6)    More like: Something we rely on is not as reliable as we once thought.


Reflection
5:19
Abisola Oni
@abisolaoni

“You are never tired, so long as you can see the horizon wide.
I have depth of knowledge as I experience the sea.
I am at peace when I hum to the sound of the buzzing bee, that chirping bird.

The natural world is my reflection: I created this multimedia artwork using photography, video, and sound, learning to trust my instincts like the sun.

I come from a family of immigrant settlers on land cared for by the Mississaugas of the Credit First Nation and the Haudenosaunee, Huron, and Wendat peoples before them. This work is site specific and site responsive.

Reflection puts forward ideas about spirituality, being in place and time, and the quotidian objects of memory that eerily compose a life. The video engages the piece with a technological interpretation of the theme, activating reflection and projection both as concepts and aspects of visuality. Patty Chang's early work, 1999 Fountain, enlightened me to a discourse of reflection. I pay respect to her visual language and take a hard look in the mirror myself.”


7)    Could this line called horizon slouch even further? What else rigid might be willing to bend?


To play a daredevil’s advocate
6:08
Jordyn Stewart  
@jordynstewart

“To play a daredevil’s advocate is a 6 minute performance for video where I flip through a photo album and discuss each image to the viewer through documentary-style narration. The images are a series of 24 photographs taken personally, as well as found in the Niagara Public Library Digital archives.
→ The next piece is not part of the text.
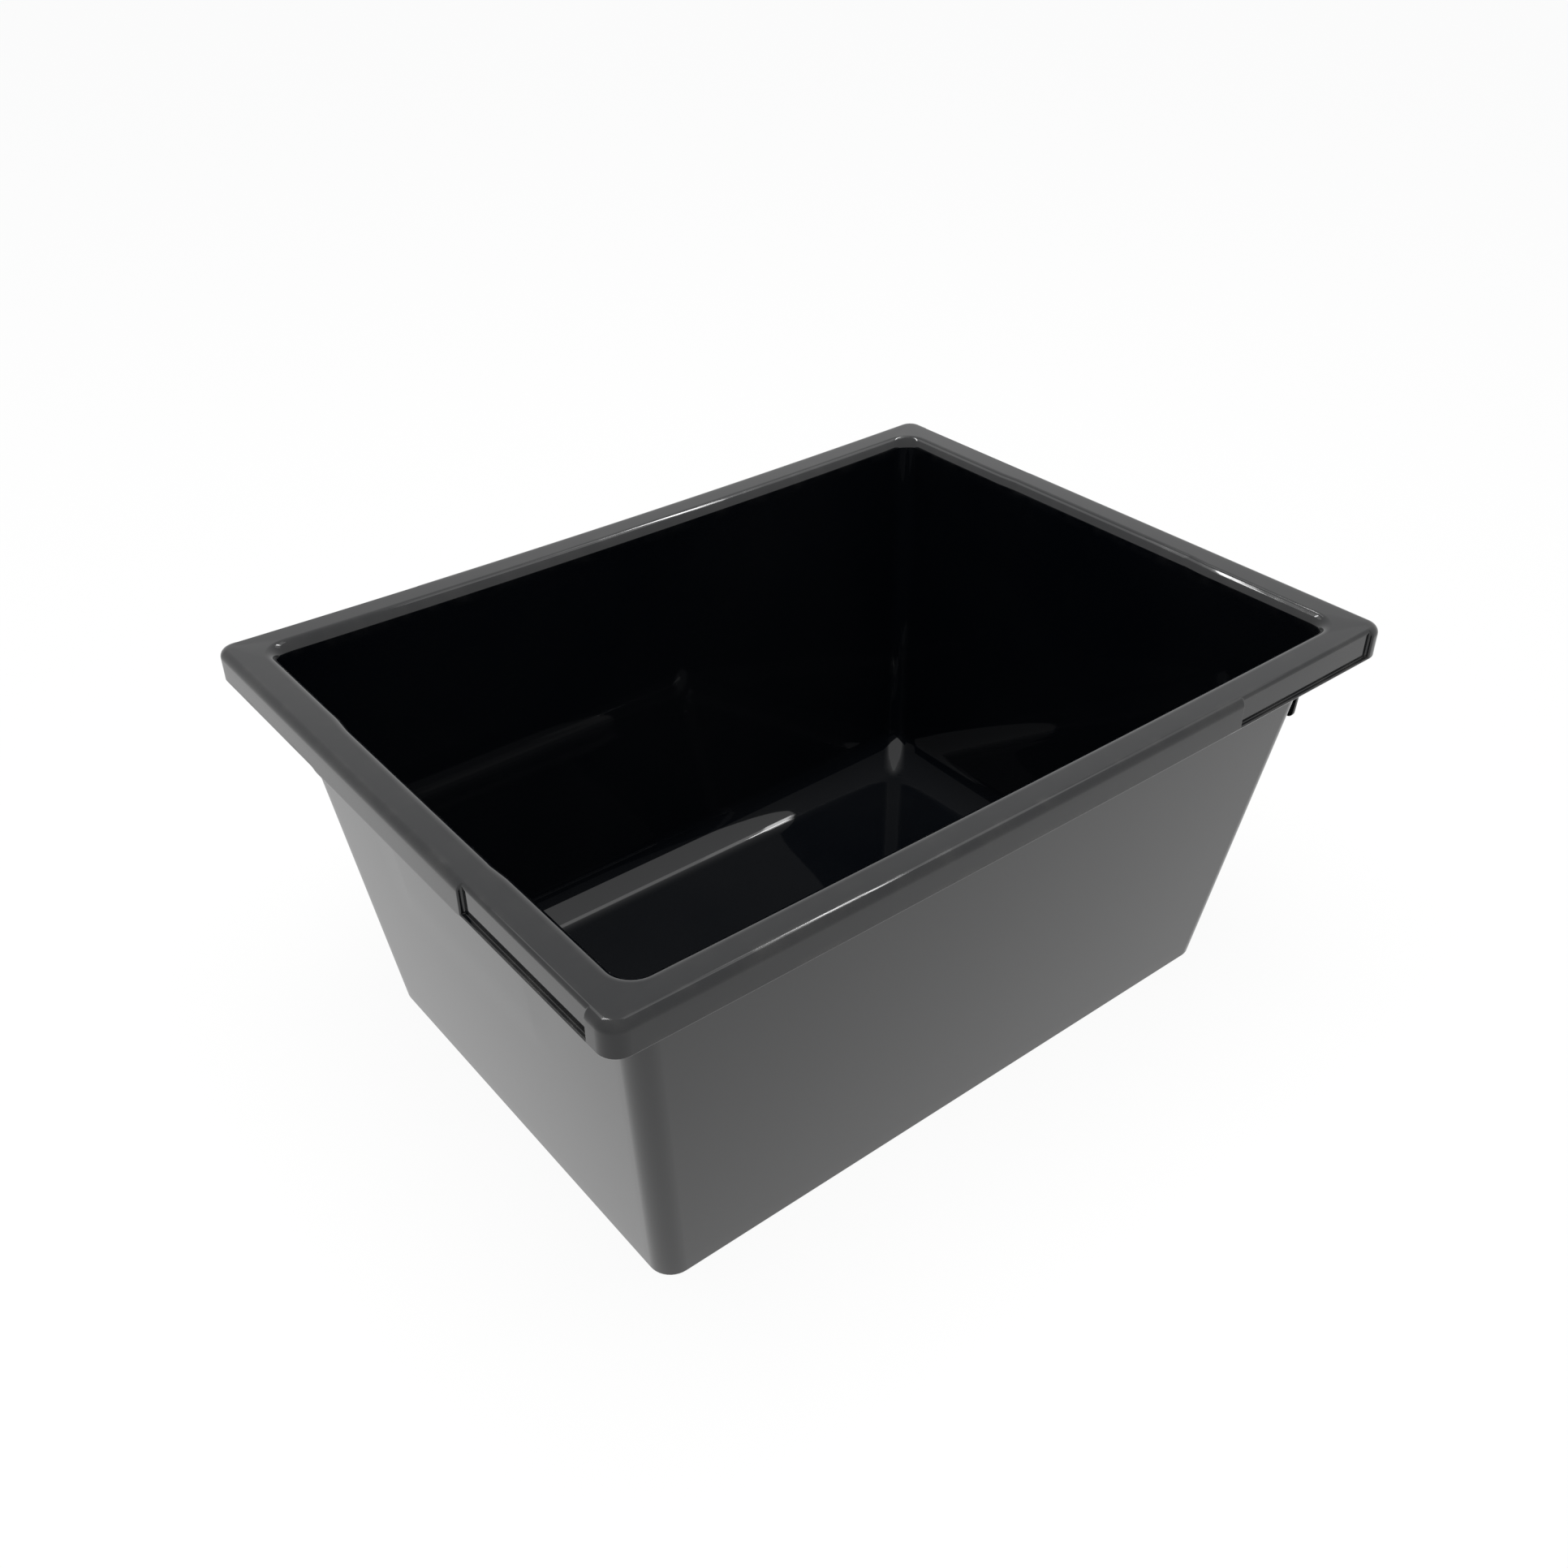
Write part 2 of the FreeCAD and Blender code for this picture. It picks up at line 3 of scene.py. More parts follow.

Together, collected in a photo album found at a tourist shop on Clifton Hill, the photographs speak to tourism and daredevil culture that has surrounded Niagara Falls since the 1820’s. Throughout the video I highlight significant daredevils that were lured to the power of the Falls, specifically focusing on Annie Edson Taylor and her experience as the first person to go over Niagara Falls in a barrel and survive.”